Sur la suspension du paiement des loyers de la société Unique Holidays France
En application de l'article L 521-2 I du code de la construction et d'habitation, qui énonce que le loyer versé en contrepartie de l'occupation cesse d'être dû pour les locaux qui font l'objet d'un arrêté de mise en sécurité à compter du 1er jour du mois qui suit l'envoi de la notification de l'arrêté ou de son affichage à la mairie et sur la façade de l'immeuble jusqu'au 1er jour du mois qui suit l'envoi de la notification ou l'affichage de l'arrêté de mainlevée, il y a lieu d'ajouter à l'ordonnance entreprise en disant que le droit pour la société Unique Holidays France de suspendre le paiement de ses loyers et locaux à compter du 1er mai 2023 prendra fin à compter du 1er jour du mois qui suivra l'envoi de la notification ou l'affichage de l'arrêté de mainlevée.

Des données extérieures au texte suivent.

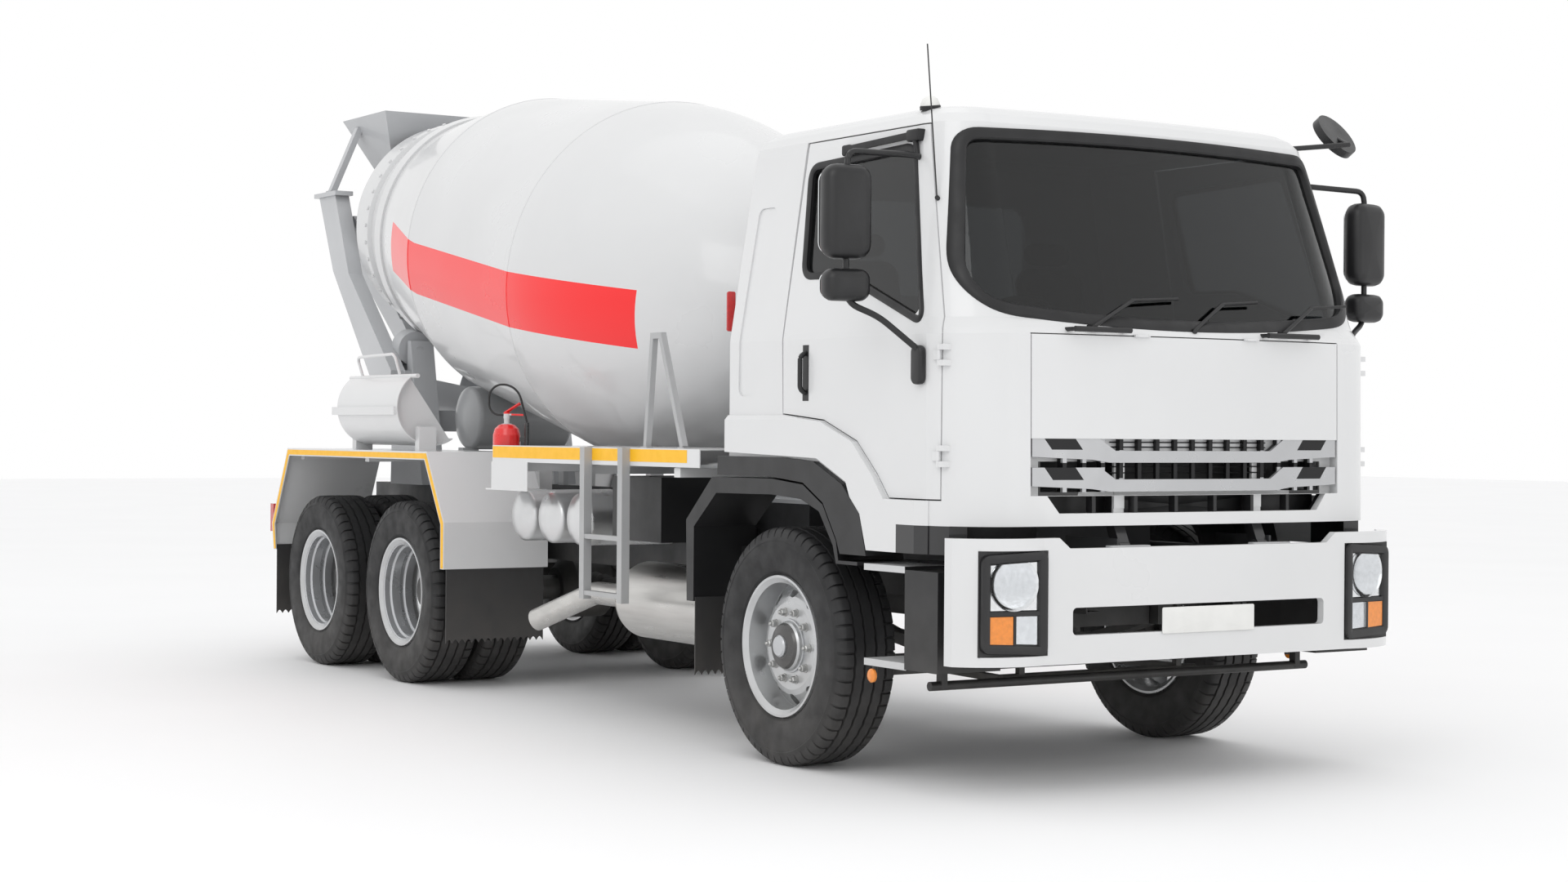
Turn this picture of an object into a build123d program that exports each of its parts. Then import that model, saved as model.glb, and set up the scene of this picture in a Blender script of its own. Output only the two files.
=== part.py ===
"""Concrete mixer truck: a 6x4 cab-over chassis with a tilted drum, at full size.

Frame: millimetres, +X forward, +Y to the truck's left, +Z up. The origin lies on the ground,
under the middle of the overall length.
"""

from build123d import *
from math import cos, radians, sin
import os

os.makedirs("parts", exist_ok=True)

# Chassis and wheels
front_axle_x = 2780
wheelbase = 4310
tandem_spacing = 1310
tyre_radius = 542
tyre_width = 312
rim_radius = 325
wheel_plane_y = 1235
twin_gap = 34
fit_gap = 0.3

frame_half_width = 425
rail_height = 280
rail_width = 80
rail_web = 10
rail_top = 1020
sill_height = 130
frame_front_x = front_axle_x + 1225
frame_rear_x = front_axle_x - 6650

# Overall ends
front_end_x = front_axle_x + 1500
rear_end_x = front_axle_x - 7060

# Cab
cab_front = 1455
cab_rear = -540
cab_half_width = 1205
cab_wall = 55
cab_sill_z = 1010
cab_belt_z = 1930
cab_floor_z = 1450
cab_floor_thickness = 50
cab_shoulder_z = 2800
cab_roof_z = 2930
door_gap = 6
door_swing_gap = 14
glass_thickness = 6
glass_inset = 16
tilt_x = front_axle_x + 1415
tilt_z = 1035
tilt_eye_radius = 30
tilt_pin_radius = 22

# Drum
drum_tilt = 9.7
drum_x = front_axle_x - 3220
drum_z = 2388
drum_radius = 1055
drum_rear_radius = 973
track_radius = 800
track_station = 2520
roller_radius = 115
roller_y = 500

# Chute at the rear
chute_x = front_axle_x - 6720
chute_pin_z = 1610

# Bodywork
fender_y = 1240
deck_z = 1430
sheet = 6

rear_axle_1_x = front_axle_x - wheelbase
rear_axle_2_x = rear_axle_1_x - tandem_spacing
tyre_y = wheel_plane_y - tyre_width / 2
inner_tyre_y = tyre_y - tyre_width - twin_gap
rail_bottom = rail_top - rail_height
crossmember_z = rail_bottom + 140
sill_top = rail_top + sill_height
rail_outer_y = frame_half_width
rail_inner_y = frame_half_width - rail_width
sides = {"right": -1, "left": 1}


def finish_piece(builder, name):
    """Label a finished piece and write its file."""
    builder.part.label = name
    export_step(builder.part, f"parts/{name}.step")


def at(x):
    """An X position, from a distance ahead of the front axle."""
    return front_axle_x + x


def block(x_range, y_range, z_range, mode=Mode.ADD):
    """A block between the given limits."""
    (x0, x1), (y0, y1), (z0, z1) = x_range, y_range, z_range
    with Locations(((x0 + x1) / 2, (y0 + y1) / 2, (z0 + z1) / 2)):
        Box(abs(x1 - x0), abs(y1 - y0), abs(z1 - z0), mode=mode)


def rod(start, end, radius, mode=Mode.ADD):
    """A round bar from one point to another."""
    path = Vector(*end) - Vector(*start)
    with BuildSketch(Plane(origin=start, z_dir=path)) as section:
        Circle(radius)
    extrude(section.sketch, amount=path.length, mode=mode)


def box_bar(start, end, width, depth, mode=Mode.ADD):
    """A square-edged bar from one point to another, its width level where it can be."""
    path = Vector(*end) - Vector(*start)
    level = Vector(0, 1, 0) if abs(path.normalized().Y) < 0.9 else Vector(1, 0, 0)
    with BuildSketch(Plane(origin=start, x_dir=level, z_dir=path)) as section:
        Rectangle(width, depth)
    extrude(section.sketch, amount=path.length, mode=mode)


def side_shape(points, y_range, mode=Mode.ADD):
    """A plate with the given outline seen from the side, between two widths."""
    y0, y1 = y_range
    with BuildSketch(Plane.XZ.offset(-y0)) as outline:
        with BuildLine():
            Polyline(*points, close=True)
        make_face()
    extrude(outline.sketch, amount=-(y1 - y0), mode=mode)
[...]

Sur les dépens et les frais irrépétibles
Etant donné que la société Les Méliès succombe en ses demandes principales, il y a lieu de confirmer l'ordonnance entreprise en ce qu'elle l'a condamnée aux dépens de première instance, excepté la provision à valoir sur les honoraires de l'expert, et à verser à la société La Cour de [B] la somme de 4 500 euros au titre de l'article 700 du code de procédure civile.
Dès lors que la société Les Méliès est redevable à l'égard de la société La Cour de [B] d'une provision supérieure à celle allouée par le premier juge, elle sera condamnée aux dépens de la procédure d'appel.
En outre, l'équité commande de la condamner à verser à la société La Cour de [B] la somme de 4 500 euros en application de l'article 700 du code de procédure civile pour les frais exposés en appel non compris dans les dépens et à la société Unique Holidays France celle de 1 500 euros sur le même fondement.
M. [K]-[B], à l'égard duquel la provision allouée par le premier juge a été réduite, sera débouté de sa demande formée sur le même fondement.
Il en est de même de la société Les Méliès, partie perdante.
PAR CES MOTIFS
La cour,
Rappelle qu'à l'audience, avant l'ouverture des débats, la cour a révoqué l'ordonnance de clôture puis clôturé à nouveau l'instruction de l'affaire, celle-ci étant en état d'être jugée ;
Confirme l'ordonnance entreprise en toutes ses dispositions sauf en ce qui concerne le montant des provisions allouées à la SCI La Cour de [B] et M. [C] [K]-[B] et sauf à préciser la date à laquelle l'autorisation donnée à la SASU Unique Holidays France de suspendre le paiement de ses loyers prendra fin ;
Statuant à nouveau et y ajoutant :
Condamne la SARL Les Méliès à verser à la SCI La Cour de [B] une provision de 34 560 euros à valoir sur les pertes financières subies ;
Condamne la SARL Les Méliès à verser à M. [C] [K]-[B] une provision de 18 350 euros à valoir sur les dommages matériels et pertes financières subis ;
Dit que la SASU Unique Holidays France sera dispensée à régler ses loyers et accessoires jusqu'au 1er jour du mois qui suivra l'envoi de la notification ou l'affichage de l'arrêté de mainlevée ;
Condamne la SARL Les Méliès à verser à la SCI La Cour de [B] la somme de 4 500 euros en application de l'article 700 du code de procédure civile pour les frais exposés en appel non compris dans les dépens ;
Condamne la SARL Les Méliès à verser à la SASU Unique Holidays France [B] la somme de 1 500 euros sur le même fondement ;
Déboute M. [C] [K]-[B] de sa demande formée sur le même fondement ;
Déboute la SARL Les Méliès de sa demande formée sur le même fondement ;
Condamne la SARL Les Méliès aux dépens de la procédure d'appel.